Gary Bettenhausen shakes his head in frustration and runs a stubby-fingered hand across his whiskers. "Well, I'll have plenty of time to practice my golf game this week. We're going to concentrate on getting Mark's car ready for his first qualifying attempt—he and Peter Rev-son were at the very end of the line and didn't have a chance to run because of the delayed start. [The concentration on Donohue's car paid off the next weekend: Mark hit 191.408 mph and rolled into the No. 3 starting spot, behind Bobby Unser and Revson, easing Bettenhausen back to fourth.]
"With another week to get ready, I think either Mark or Peter could run as fast as Bobby Unser went. After all, I had 750 miles on the engine I qualified with, and Bobby only ran one second per lap faster than I was going—most of that on the straightaways.
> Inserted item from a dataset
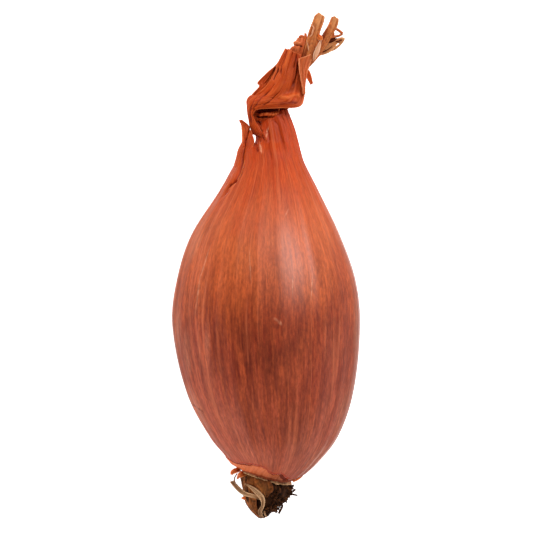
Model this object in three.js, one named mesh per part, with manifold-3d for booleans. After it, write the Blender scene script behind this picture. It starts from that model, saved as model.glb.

Mark will have a fresh engine. Bobby's had a lot more track time than we've had. In terms of testing and development, we're about 3,000 miles behind him."
The image that leaped to mind was astonishing. Let's see, if Donohue ran 200 practice laps of the 2½-mile Indy track for the six days up to and including the next qualifying day, he could make up those 3,000 miles and conceivably beat out Unser for the pole. On the other hand, a regimen of high-speed driving as intense as that would permit no time out for shaves, haircuts or manicures. The hair alone generated by that much speed would make the car too heavy to beat Bobby's time, and Roger Penske would need a fingernail clipper to release Mark's grip on the steering wheel. So it was just as well for Penske & Co. that Gary Bettenhausen had qualified as swiftly and reliably as he did—at least the kid would have a chance to go to the barber before race day.